### INSTRUCTIONS TO FOLLOW
Copy exactly the lines from the one containing "document.recompute()" to the one containing "the imported frame.", both lines included, and nothing else.

┄┄┄┄┄┄┄┄┄┄

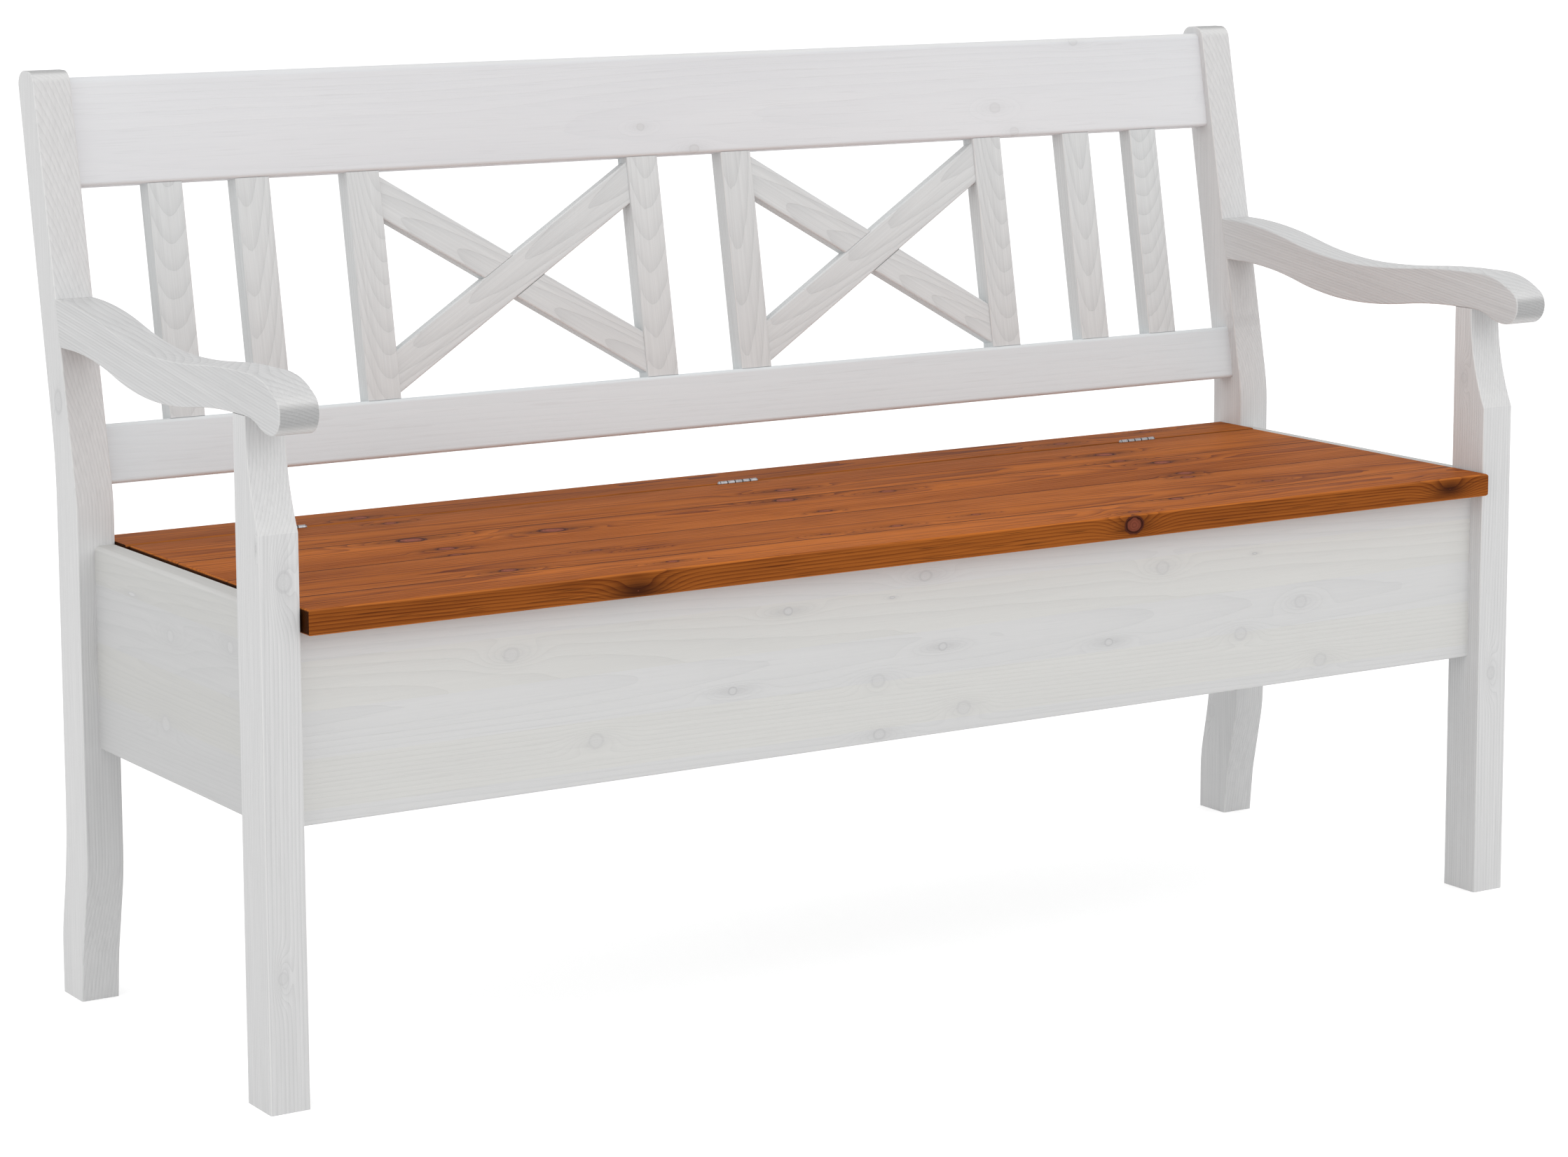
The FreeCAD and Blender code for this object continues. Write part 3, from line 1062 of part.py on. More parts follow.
document = FreeCAD.newDocument("settle_bench")
make_sheet()
fastener_groups = make_bench()
document.recompute()
pieces = [item for item in document.Objects if item.TypeId == "PartDesign::Body"] + fastener_groups
check_document(pieces)
write_parts(pieces)
whole = Part.makeCompound([piece.Shape for piece in pieces]).BoundBox
print("%d sub-parts, %.1f x %.1f x %.1f mm" % (len(pieces), whole.XLength, whole.YLength, whole.ZLength))
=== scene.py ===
"""Looks of a settle bench: glazed pine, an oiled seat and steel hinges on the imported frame.

Metres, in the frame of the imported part: X along the bench, Y to the back, Z up, and the floor at zero.
Every wooden piece gets a pattern worked out in three dimensions: growth rings round a pith line that
runs with the grain, fibres along it, and knots that push the rings aside. So a board's faces, edges
and ends agree with each other, as they do in sawn timber. Every piece keeps the CAD model's surface,
except for the hinges' screws, which are made here with a cross recess and a thread.
"""

import logging
import math
from dataclasses import dataclass, replace
from enum import Enum
from functools import partialmethod

import bpy
import numpy as np
from mathutils import Euler, Matrix, Vector


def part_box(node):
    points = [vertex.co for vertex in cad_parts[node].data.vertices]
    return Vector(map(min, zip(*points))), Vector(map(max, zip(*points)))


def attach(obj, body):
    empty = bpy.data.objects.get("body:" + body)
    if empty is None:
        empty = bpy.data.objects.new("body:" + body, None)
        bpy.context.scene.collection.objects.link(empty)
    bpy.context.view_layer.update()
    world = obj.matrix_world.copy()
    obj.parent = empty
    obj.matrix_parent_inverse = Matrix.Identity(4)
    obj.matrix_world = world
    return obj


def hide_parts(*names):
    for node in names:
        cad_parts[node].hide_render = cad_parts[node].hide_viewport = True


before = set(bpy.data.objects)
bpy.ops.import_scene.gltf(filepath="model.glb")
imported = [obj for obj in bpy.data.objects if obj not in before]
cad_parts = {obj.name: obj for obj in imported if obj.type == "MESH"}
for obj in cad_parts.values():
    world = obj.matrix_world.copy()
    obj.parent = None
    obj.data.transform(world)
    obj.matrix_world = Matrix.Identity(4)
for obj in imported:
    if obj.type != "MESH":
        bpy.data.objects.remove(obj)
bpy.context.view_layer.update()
LOG = logging.getLogger("settle_bench")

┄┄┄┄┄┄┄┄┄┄

### OUTPUT BELOW
document.recompute()
pieces = [item for item in document.Objects if item.TypeId == "PartDesign::Body"] + fastener_groups
check_document(pieces)
write_parts(pieces)
whole = Part.makeCompound([piece.Shape for piece in pieces]).BoundBox
print("%d sub-parts, %.1f x %.1f x %.1f mm" % (len(pieces), whole.XLength, whole.YLength, whole.ZLength))
=== scene.py ===
"""Looks of a settle bench: glazed pine, an oiled seat and steel hinges on the imported frame.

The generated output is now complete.